Pour citer Olaf Scholz, cette augmentation était « cruellement nécessaire » : « cela représente davantage d’argent, mais aussi davantage de respect ». Et son entrée en vigueur le 1er octobre a été « un bon signal, particulièrement en cette période difficile ».

Quelques chiffres : l’inflation a atteint 10 % sur un an en septembre 2022 en Allemagne - à l’inverse de Paris, Berlin n’a pas (encore) instauré de bouclier énergétique, l’impact de la hausse des prix y est donc plus fort. Tandis que le pays se dirige vers la récession fin 2022 et en 2023 (- 0,4 %) selon le rapport d’automne des principaux instituts d’analyse économique. La situation ne devrait s’améliorer qu’à partir de 2024.

La lutte contre l’inflation, le soutien aux entreprises et aux particuliers, les questions de pouvoir d’achat et de négociations salariales, sont au cœur des débats dans nos deux pays. En octobre en Allemagne, le moral des consommateurs est au plus bas depuis 1991 et la période post-réunification.

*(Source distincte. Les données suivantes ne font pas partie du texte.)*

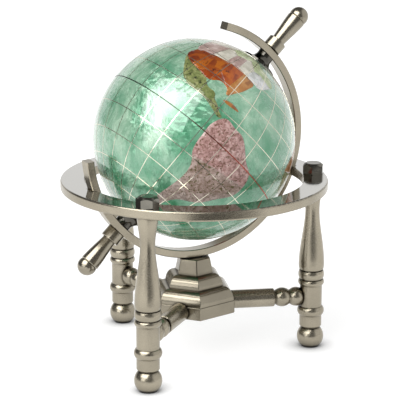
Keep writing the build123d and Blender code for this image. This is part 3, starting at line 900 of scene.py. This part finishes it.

L’augmentation du salaire minimum était attendue, aux côtés de mesures du contrat de coalition tournées vers les plus modestes, mais ne peut (plus) suffire.

Les plans d’aide se succèdent, la crainte d’un automne socialement chaud monte, et la dissension entre États membres pourrait menacer alors que l’unité est la force première de l’Union. Ce qui pose les questions de la capacité de compromis et de résilience des sociétés et des économies, comme de la capacité des politiques et finances publiques à apporter, y compris dans une situation de crise, un soutien cohérent, proportionné et durable.